Whitehead, now 90, spent 34 years at Goldman before retiring in 1984 to pursue a career in diplomacy. (To Murninghan, Whitehead called his work in Eastern European human rights “God’s work,” marking a rather painful counterpoint with Lloyd Blankfein’s misfire of a joke about banking being God’s work.”)

Whitehead’s parting thoughts on the Business Principles and his efforts to strengthen the moral sense of Goldman are particularly fascinating – mostly because he jokes that he’s offended by the suggestion that he wasn’t also a big moneymaker.

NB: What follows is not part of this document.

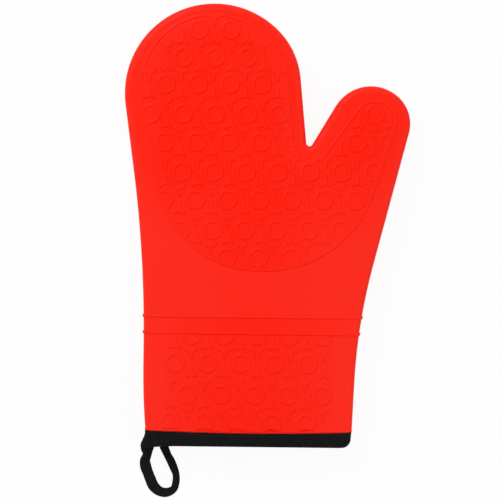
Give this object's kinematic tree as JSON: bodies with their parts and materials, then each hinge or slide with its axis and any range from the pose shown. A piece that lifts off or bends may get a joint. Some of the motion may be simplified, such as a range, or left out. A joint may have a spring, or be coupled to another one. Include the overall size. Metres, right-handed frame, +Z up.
{
  "type": "heat resistant oven mitt",
  "caption": "Heat resistant silicone oven mitt with one thumb, embossed grip, quilted cotton liner, bound cuff and a tape hanging loop that swings at the hem.",
  "frame": {"origin": "on the resting plane, straight under the middle of the cuff's hem", "axes": "+X across the cuff towards the thumb, +Y from the hem to the finger tip, +Z up out of the palm face; the mitt lies flat on its back face"},
  "size_m": [0.2136, 0.3703, 0.0256],
  "materials": {
    "silicone": "satin moulded silicone",
    "wadding": "polyester wadding",
    "lining_cotton": "quilted plain-weave cotton",
    "binding_tape": "black woven binding tape"
  },
  "bodies": {
    "mitt": {"silicone_shell": "silicone", "palm_batting": "wadding", "palm_lining": "lining_cotton", "back_batting": "wadding", "back_lining": "lining_cotton", "cuff_binding": "binding_tape", "loop_tail": "binding_tape"},
    "loop": {"hanging_loop": "binding_tape"}
  },
  "joints": [
    {"name": "loop_swing", "type": "hinge", "parent": "mitt", "child": "loop", "pos_m": [-0.0692, -0.0013, 0.001], "axis": [1, 0, 0], "range_deg": [-90, 90]}
  ]
}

I can’t really say the extent of how this code of conduct still survives and exists.  I don’t really know, but people tell me – people who are still at Goldman Sachs tell me – that this code of conduct, which they attribute to my era of management, was the most important thing that I left behind me during my ten years of being chairman of Goldman Sachs.  It was actually instituted before I was chairman, but [they tell me] that that was the most important thing that I did.  And I guess I’m sort of proud of it, although I must say, I thought that some of the money-making things that I’ve left were at least as important, and [he chuckles] I’m slightly offended by that…

We’ll chalk that last part up to the fact that you can never take banking out of the boy. Whitehead’s thoughts, in all seriousness, raise some questions about Wall Street’s current direction and whether any firm can provide now a moral education to employees such as he tried to provide back in the 1970s*. Probably what a lot of investors want to see at the moment is that Wall Street is at least trying, and while the industry tends to scoff at all this criticism from the outside, there’s very little evidence for that kind of effort now.

 *Update: Whitehead’s principles were adopted by Goldman in the ’70s.